Cross legs or feet flat on the floor in an interview waiting room?
Seating postures help interviewees feel comfortable. But crossing legs or putting feet flat on the floor is a question that interviewees ask because they are self conscious. They want to know which is better and which posture is the preferred one.


Staying composed in a job interview is stressful and nerve-wracking. You may change postures to make yourself a little more comfortable. Your seating position and whether you are physically relaxed can affect your performance. To appear as confident as possible while still appearing natural, there are 2 most used seating styles.

This article will help you understand why crossed legs is a popular technique. The content below also gives you tips on when it’s okay for you to cross your legs during an interview.


Why Crossed Legs During An Interview Is Okay


Crossing your legs during an interview can help you feel more relaxed and confident.

Putting a leg over the other keeps your body language natural and moderately tense. The tightness in your thighs and lower body helps avoiding fidgeting with your clothes or accessories.

You can counteract the tenseness by leaning slightly towards the interviewer. Then, rest your hands in your lap palms up for a few seconds, opening your palm, to help make you appear more comfortable and relaxed.

However, it’s important to know when and how to use these techniques so that the impression you give off don’t come across as artificial instead of genuine. When you cross your legs too high or too close together, it can indicate insecurity rather than relaxation. The key here is knowing when you’re crossing your legs too high or too close together. Keep things loose.


So Which Foot Should You Cross?


It is easier to cross your right foot over the left if you are a right-hander. Your main and dominant leg has prowess. Thus, the stronger leg usually is on top of the weaker leg.

Also, most people cross their legs at the ankle (near the foot) instead of at the knee area. This classic way of crossing feet is less distracting and less unnatural. Further, if you are wearing long pants (for men) or a dress / skirt, it is physically less constricting. The tight materials of your clothing will not bunch up as much.

The other option to cross legs is to cross both ankles together above the knee. Typically interviewees only hold this position for a few seconds before uncrossing them again, as it can get uncomfortable due to the weight of the thigh. When crossing, aim for the knee area. To make this look more natural, slouch forward in your seat slightly so that you don't appear stiff or uptight.

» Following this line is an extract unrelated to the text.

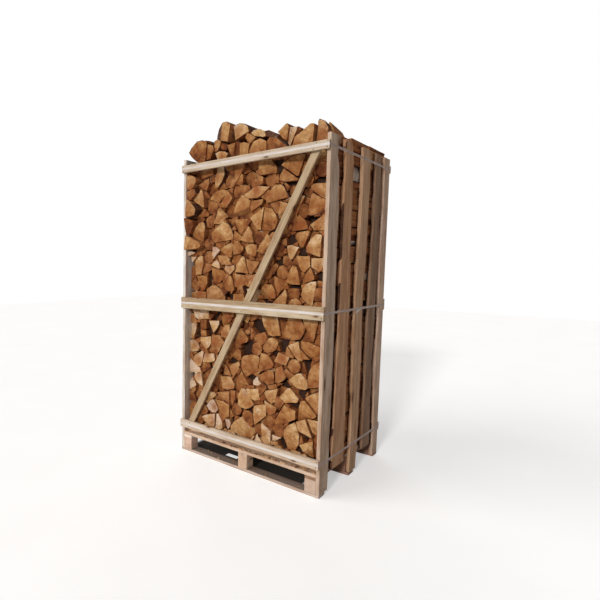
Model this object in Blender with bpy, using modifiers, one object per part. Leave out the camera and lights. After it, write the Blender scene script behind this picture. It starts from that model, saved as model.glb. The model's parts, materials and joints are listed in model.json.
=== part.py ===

When to put feet on flat ground


Interviewees who are nervous should place feet flat on the floor. Flat feet provides the body with stability, and anchors the person to the ground. Placing both feet on the ground also reduces fidgeting movement like drumming or shaking of legs.

Fidgeting movement is deemed unsightly, a disturbance and in some cases, can be an annoyance. Keeping your legs rooted on the floor will help you be less distracted, feel more steady and overall, make you feel less nervous.


Comparing cross of legs and putting feet on flat surface

Both styles of seating are common ways of presenting personal body language. In an interview room where you may be observed, it is common for candidates to take conscious effort to look presentable.

By gender and attire


For females, crossing legs is preferred as it is more lady-like and demure. Crossing legs should be a habit for ladies to prevent accidental reveal of undergarments while wearing skirts. Closing legs by overlapping one over the other reduces chance of inappropriate exposure.

For males, firm feet on the ground is preferred. It introduces stability and strength. Also, crossing legs for a prolong period may be difficult for men as the bottom regions may get warm. Heat build up can affect fertility and introduce discomfort.

By physical restrictions


In an interview waiting room, space may be limited. Crossing legs may not be possible if candidates are seated next to each other. Thus, the conditions may compel the "foot-down" position.

By social standards


While waiting, it is preferred to sit in a way to mimic other candidates. Copying other people shows you are part of the group and not the odd one out. Be a team player. If others are crossing legs, try to cross yours too.


Conclusion

Sitting posture is a matter of personal preference. However, the way you choose to sit is influenced by context - your gender, attire, interview physical restrictions and your compliance to social norms. Crossing legs and putting legs flat on the floor are both okay. Having some degree of self-conscious about your body language is good to have. Knowing your sitting preferences thus help you be fully present during the interview.